A. A missile once contaminated it with radioactive cobalt
B. Radios do not work there
C. Compasses are wrong there
Reveal the answer
The correct answer is A. An American missile test went awry in 1970 and contaminated its crash site with cobalt-57, which was soon cleaned up by Mexican and American authorities. Radios and everything else still work just fine there.
Which of the following statements is true about the Earth's magnetic field?
A. Pole reversals are often triggered by major earthquakes.
B. It's not known what impact to life on Earth a pole reversal might have.
C. Pole reversals take thousands of years and have happened many times.
Reveal the answer
The correct answer is C. The Mid-Atlantic Ridge gives us a magnetostratigraphic history showing at least 183 pole reversals in the past 83 million years, averaging one every 450,000 years.
When this superbolide exploded over Siberia in 1908, how many human casualties were there (to the best of our knowledge)?
A. No humans are known to have been killed or injured.
B. An entire village of hundreds of Evenk people was completely destroyed.
C. Three people were killed and many in the vicinity were injured.
Reveal the answer
The correct answer is C. Semi-nomadic Evenk people, plus a number of Russian homesteaders, were injured over a radius of 500 km from the blast center. Only three are believed to have died.
This giant, sprawling mansion that follows no clear plan was built by Sarah Winchester, widow and heiress to the Winchester rifle fortune, at the turn of the 20th century, for what reason?

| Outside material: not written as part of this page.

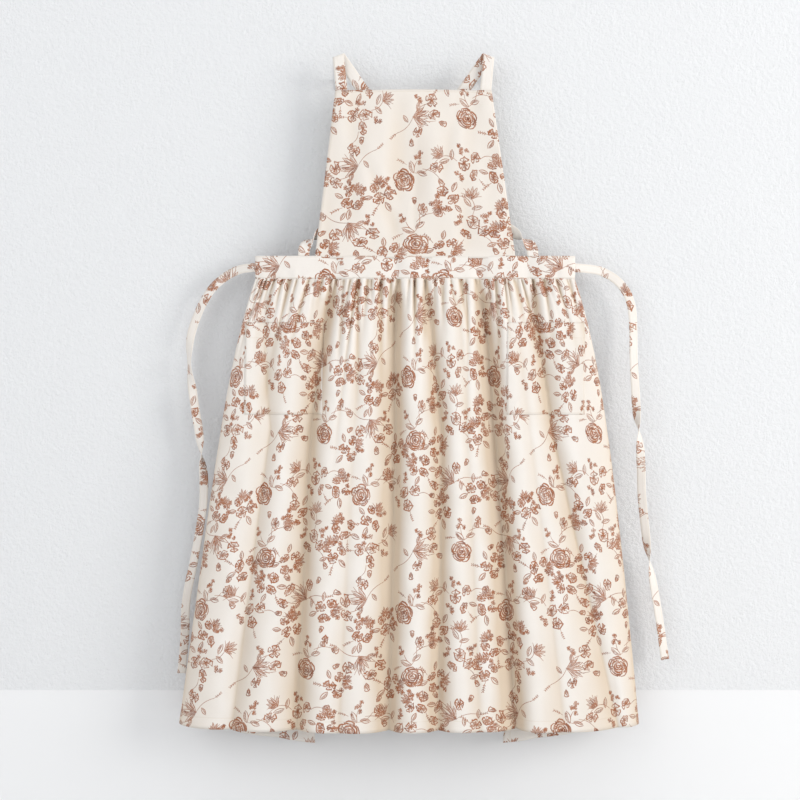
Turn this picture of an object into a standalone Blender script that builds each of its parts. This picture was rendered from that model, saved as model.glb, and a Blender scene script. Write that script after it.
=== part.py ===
"""Cross-back pinafore apron hanging on two wall hooks.

Metres, +Z up. The wall is the plane Y = 0 and the apron hangs in front of it, at -Y.
The origin is on the wall, midway between the two hook plates, at their mid height.
Cloth pieces are open surfaces with a Solidify wall, and sewn seams are butt joints
with a small gap. The hooks are a plate, a riveted prong and two countersunk screws.
"""

import math

import bpy
import numpy as np

# ---- driving sizes -------------------------------------------------------------

CLOTH = 0.0015              # wall of one cloth layer
SEAM_GAP = 0.0004           # gap left between pieces that touch
SIDE_GAP = 0.0009           # gap at the side folds, where front and back panels meet
LAYER_GAP = 0.0004          # gap between an outer layer and its lining

HOOK_SPACING = 0.2524       # between the two prongs
PLATE_WIDTH = 0.014
PLATE_HEIGHT = 0.048
PLATE_THICK = 0.0025
SCREW_SPACING = 0.036
SCREW_HEAD_R = 0.0034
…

A. To confound the ghosts of those killed by Winchester rifles
B. To keep people employed
C. On the advice of her psychic
Reveal the answer
The correct answer is B, to keep people employed. Sarah Winchester was a generous philanthropist and successful businessperson, and contrary to legend, had no documented belief or interest in the supernatural.
And there we have it, 17 questions for 17 years of Skeptoid. Did you get 10 or more right? If you didn't, you need to listen to more Skeptoid; and if you did, your reward is that you get to continue listening to Skeptoid for many more years to come.